Billijke vergoeding in plaats van herstel van de arbeidsovereenkomst

Het hof stelt allereerst vast dat werknemer zijn in het beroepschrift vervatte verzoek om herstel van de arbeidsovereenkomst in de loop van de procedure in hoger beroep eerst heeft ingetrokken en vervolgens weer heeft doen herleven. Het hof is van oordeel dat het verzoek van werknemer niet voor toewijzing in aanmerking komt. Zoals SIO in eerste aanleg reeds naar voren heeft gebracht en werknemer niet voldoende gemotiveerd heeft betwist, bestaat er geen twijfel dat de arbeidsrelatie tussen SIO en werknemer permanent is verstoord.
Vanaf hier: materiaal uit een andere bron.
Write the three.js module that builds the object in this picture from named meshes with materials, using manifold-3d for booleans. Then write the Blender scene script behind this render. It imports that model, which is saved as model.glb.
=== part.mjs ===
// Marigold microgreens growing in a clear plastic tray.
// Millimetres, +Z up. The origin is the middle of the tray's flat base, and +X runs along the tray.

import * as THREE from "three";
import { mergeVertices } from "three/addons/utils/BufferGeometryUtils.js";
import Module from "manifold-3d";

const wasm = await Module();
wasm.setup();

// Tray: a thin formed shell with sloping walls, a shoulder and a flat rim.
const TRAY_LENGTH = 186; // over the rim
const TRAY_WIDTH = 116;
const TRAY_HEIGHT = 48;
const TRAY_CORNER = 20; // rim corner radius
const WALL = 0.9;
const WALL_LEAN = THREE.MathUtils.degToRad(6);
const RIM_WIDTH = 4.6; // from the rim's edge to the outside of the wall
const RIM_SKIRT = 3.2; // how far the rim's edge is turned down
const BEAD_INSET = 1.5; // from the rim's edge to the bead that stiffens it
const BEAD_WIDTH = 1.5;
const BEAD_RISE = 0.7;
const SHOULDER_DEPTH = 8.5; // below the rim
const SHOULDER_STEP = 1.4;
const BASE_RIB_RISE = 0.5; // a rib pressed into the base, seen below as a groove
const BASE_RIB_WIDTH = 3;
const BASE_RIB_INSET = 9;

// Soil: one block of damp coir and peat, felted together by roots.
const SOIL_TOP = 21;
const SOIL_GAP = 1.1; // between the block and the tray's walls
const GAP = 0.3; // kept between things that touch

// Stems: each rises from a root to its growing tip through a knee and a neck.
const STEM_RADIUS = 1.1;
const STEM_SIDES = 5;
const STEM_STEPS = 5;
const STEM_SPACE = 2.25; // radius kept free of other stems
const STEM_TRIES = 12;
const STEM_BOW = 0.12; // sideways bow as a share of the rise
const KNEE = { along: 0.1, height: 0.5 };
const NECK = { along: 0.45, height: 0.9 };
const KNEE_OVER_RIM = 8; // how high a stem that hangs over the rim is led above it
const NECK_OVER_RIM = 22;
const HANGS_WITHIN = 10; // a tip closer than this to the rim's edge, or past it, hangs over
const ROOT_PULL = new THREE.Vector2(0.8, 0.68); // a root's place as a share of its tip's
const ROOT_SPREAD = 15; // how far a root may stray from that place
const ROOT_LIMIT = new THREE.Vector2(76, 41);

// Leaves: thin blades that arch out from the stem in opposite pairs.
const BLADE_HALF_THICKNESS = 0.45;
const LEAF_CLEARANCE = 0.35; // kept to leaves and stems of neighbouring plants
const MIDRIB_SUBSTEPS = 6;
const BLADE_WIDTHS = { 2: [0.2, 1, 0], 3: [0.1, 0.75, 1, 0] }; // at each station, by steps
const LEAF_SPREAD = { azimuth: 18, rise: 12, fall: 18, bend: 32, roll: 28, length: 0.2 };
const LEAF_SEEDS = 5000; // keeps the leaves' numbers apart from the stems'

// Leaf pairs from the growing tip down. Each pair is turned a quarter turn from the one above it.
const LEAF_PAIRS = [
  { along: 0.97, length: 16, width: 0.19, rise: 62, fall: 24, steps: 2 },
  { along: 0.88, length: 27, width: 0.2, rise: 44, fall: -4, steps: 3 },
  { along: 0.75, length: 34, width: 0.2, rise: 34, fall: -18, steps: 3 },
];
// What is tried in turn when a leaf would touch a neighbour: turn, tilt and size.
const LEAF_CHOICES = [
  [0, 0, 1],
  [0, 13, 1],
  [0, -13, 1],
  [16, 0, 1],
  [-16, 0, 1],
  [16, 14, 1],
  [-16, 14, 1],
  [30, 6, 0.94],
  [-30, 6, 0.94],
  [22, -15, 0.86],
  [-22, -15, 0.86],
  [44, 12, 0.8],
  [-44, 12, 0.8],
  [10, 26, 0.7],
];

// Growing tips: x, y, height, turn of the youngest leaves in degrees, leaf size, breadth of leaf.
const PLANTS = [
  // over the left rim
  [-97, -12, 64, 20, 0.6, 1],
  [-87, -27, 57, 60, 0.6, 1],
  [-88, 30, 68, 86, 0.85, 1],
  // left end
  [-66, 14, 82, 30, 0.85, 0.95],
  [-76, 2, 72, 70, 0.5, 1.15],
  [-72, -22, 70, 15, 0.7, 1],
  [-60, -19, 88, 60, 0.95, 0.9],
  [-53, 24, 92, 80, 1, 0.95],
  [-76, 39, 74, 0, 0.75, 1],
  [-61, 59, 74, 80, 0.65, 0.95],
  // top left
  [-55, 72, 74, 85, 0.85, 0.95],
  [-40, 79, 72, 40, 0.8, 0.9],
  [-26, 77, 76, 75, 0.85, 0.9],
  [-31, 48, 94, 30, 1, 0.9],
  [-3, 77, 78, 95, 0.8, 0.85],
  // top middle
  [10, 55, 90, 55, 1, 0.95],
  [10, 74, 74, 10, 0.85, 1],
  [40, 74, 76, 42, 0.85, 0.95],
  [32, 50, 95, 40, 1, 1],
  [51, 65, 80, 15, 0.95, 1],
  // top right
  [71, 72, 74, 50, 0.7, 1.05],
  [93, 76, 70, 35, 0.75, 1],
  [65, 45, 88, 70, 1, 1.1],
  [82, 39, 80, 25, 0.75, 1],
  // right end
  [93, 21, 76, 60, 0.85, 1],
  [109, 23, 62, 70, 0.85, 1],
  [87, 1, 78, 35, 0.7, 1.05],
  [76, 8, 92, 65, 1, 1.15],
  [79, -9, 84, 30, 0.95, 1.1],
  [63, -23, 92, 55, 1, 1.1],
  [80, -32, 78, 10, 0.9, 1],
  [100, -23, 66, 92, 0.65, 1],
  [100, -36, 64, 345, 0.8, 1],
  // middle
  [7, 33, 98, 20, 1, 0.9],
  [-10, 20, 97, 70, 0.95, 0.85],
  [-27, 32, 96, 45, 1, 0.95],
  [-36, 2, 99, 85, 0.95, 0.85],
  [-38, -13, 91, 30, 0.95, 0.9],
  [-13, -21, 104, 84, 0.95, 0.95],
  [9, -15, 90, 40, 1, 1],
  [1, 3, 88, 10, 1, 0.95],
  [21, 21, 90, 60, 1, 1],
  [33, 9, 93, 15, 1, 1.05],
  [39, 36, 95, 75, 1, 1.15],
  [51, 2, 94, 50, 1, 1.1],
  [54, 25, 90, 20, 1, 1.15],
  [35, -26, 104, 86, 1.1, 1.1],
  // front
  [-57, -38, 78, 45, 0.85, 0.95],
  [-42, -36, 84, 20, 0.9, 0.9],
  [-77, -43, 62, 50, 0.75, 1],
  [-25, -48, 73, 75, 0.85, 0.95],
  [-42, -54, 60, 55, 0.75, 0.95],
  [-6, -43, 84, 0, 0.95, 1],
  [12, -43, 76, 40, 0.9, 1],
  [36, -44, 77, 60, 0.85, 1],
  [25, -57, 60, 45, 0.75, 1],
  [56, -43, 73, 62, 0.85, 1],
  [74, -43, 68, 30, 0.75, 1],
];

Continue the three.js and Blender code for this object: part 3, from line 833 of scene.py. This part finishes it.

Reeds gedurende lange tijd hebben partijen over en weer vele beschuldigingen jegens elkaar geuit, waarbij beide partijen zich hebben bediend van allerlei zeer negatieve kwalificaties over de ander en in hun strijd ook personeel van SIO en/of ouders van de leerlingen hebben betrokken. Het hof acht daarmee termen aanwezig om, in plaats van herstel van de arbeidsovereenkomst, een billijke vergoeding toe te kennen. Alles in aanmerking nemende alsmede dat werknemer geen aanspraak heeft gemaakt op een transitievergoeding acht het hof een billijke vergoeding van € 100.000 bruto, overeenkomend met ongeveer één jaarsalaris, in de gegeven omstandigheden passend.